Armed conflicts, whether international or domestic, have had a wide-ranging human and environmental costs. The international community has recognized the impending threat of environmental destruction caused by the cannons of war in recent years and have devised legal literature and guidelines to, if not stop, then at least mitigate the damage caused. However, the existing framework rarely satisfies the need of the hour and have more often than not proved to be hollow with no effective direction or implementation. To understand the lacunae in the present regime, it is imperative to understand the context that it is set in and the principles it intends to inculcate.

Erga Omnes Principles

Principle of Proportionality

From the Christian Just War Theory of St.
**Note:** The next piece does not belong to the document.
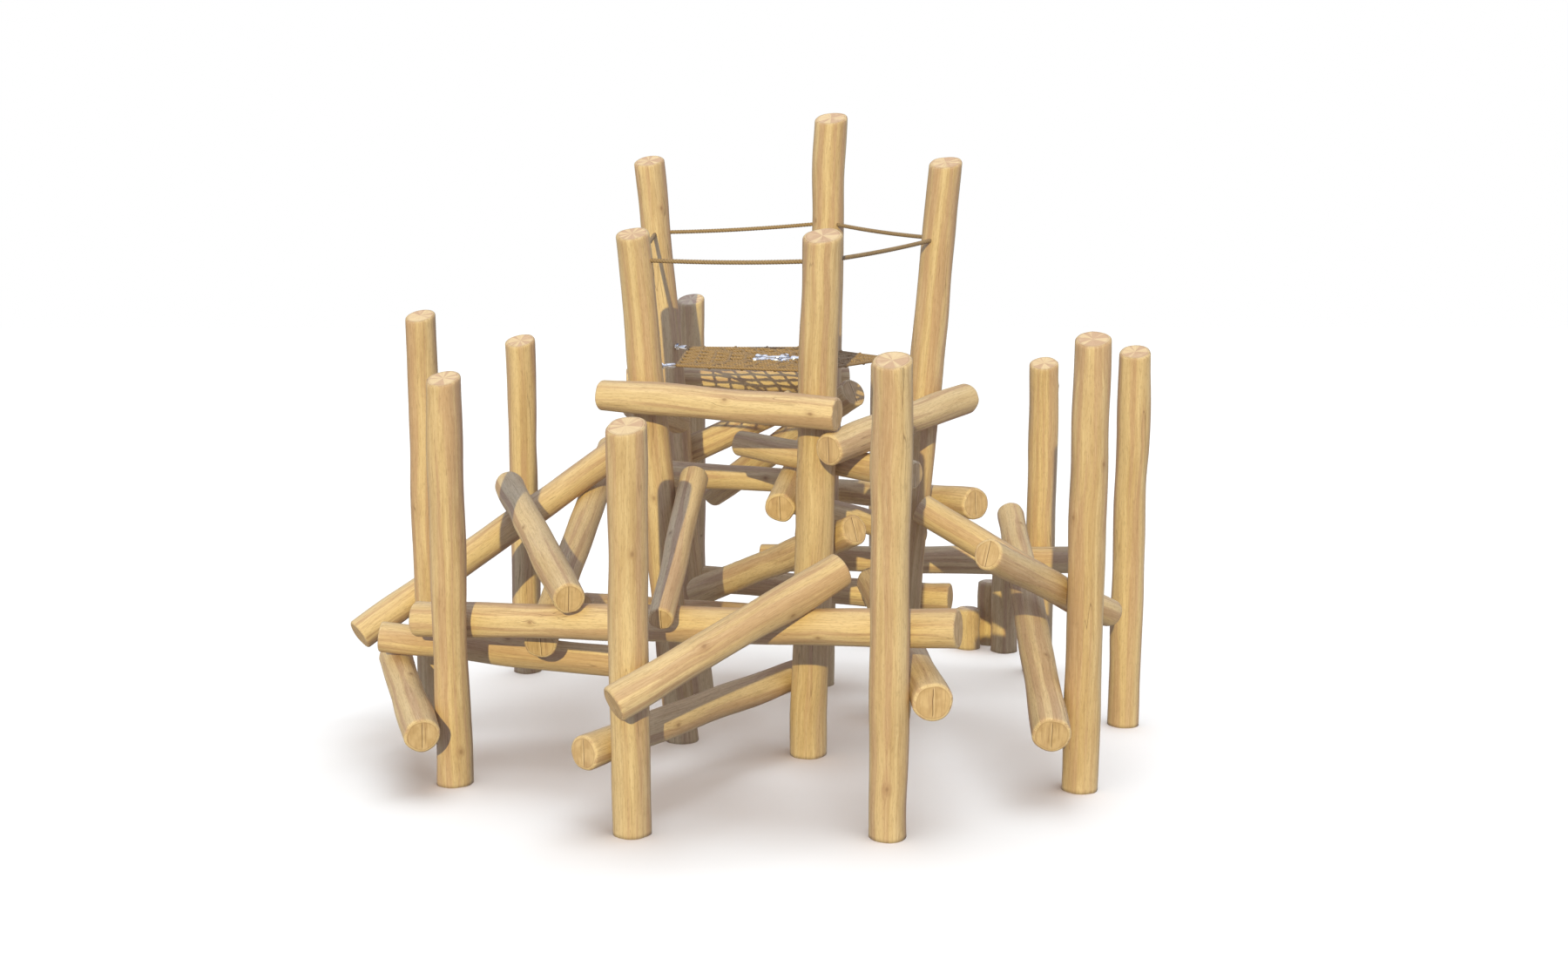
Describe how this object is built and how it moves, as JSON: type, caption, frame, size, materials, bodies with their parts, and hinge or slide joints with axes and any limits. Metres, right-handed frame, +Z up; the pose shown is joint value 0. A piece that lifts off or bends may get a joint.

Augustine to Chanakya’s much celebrated treatise Arthashastra, the principle of proportionality finds its existence in almost all medieval and ancient jurisprudential schools across civilizations.[1]

It is a fundamental law of war that prohibits any military action that could cause disproportionate damage relative to the military objective sought to be achieved.[2] It is an ancient concept that has been recognized and codified in various conventions and treaties such as the Geneva Convention as a jus cogens norm.[3] The principle also prohibits military actions that would affect non-combatants or objects, and any incidental or consequential damage caused to the environment due to military action is illegal.[4] The International Court of Justice has recognized it as one of the quintessential doctrines of the law of war, which states must adhere to under all circumstances.[5] States are responsible for devising guidelines to ensure compliance with the principle.


Principle of Distinction

The principle of distinction is a fundamental tenet of international humanitarian law, requiring that armed forces distinguish between military and civilian objects before conducting any military action and only target military objects.[6] The prohibition on attacks against civilians is enshrined in various international treaties and conventions such as the Amended Protocols and the Ottowa Convention.[7] As per the Statute of the International Criminal Court, the same constitutes a war crime in international armed conflicts,[8] while the International Court of Justice has held that the principle of distinction is one of the “cardinal principles” of international humanitarian law and one of the “intransgressible principles of international customary law”.[9]

When it comes to the environment, it is generally considered a civilian object and hence, shall not be the object of any destructive or damaging military activity.[10] However, the exception for military use of the environment blurs the application of the principle of distinction.[11]

Principle of Necessity

The principle of necessity grants states a positive right to violate their international legal obligations in exceptional circumstances where an illegal act is the only way to protect their “essential interests from grave and imminent harm”.[12]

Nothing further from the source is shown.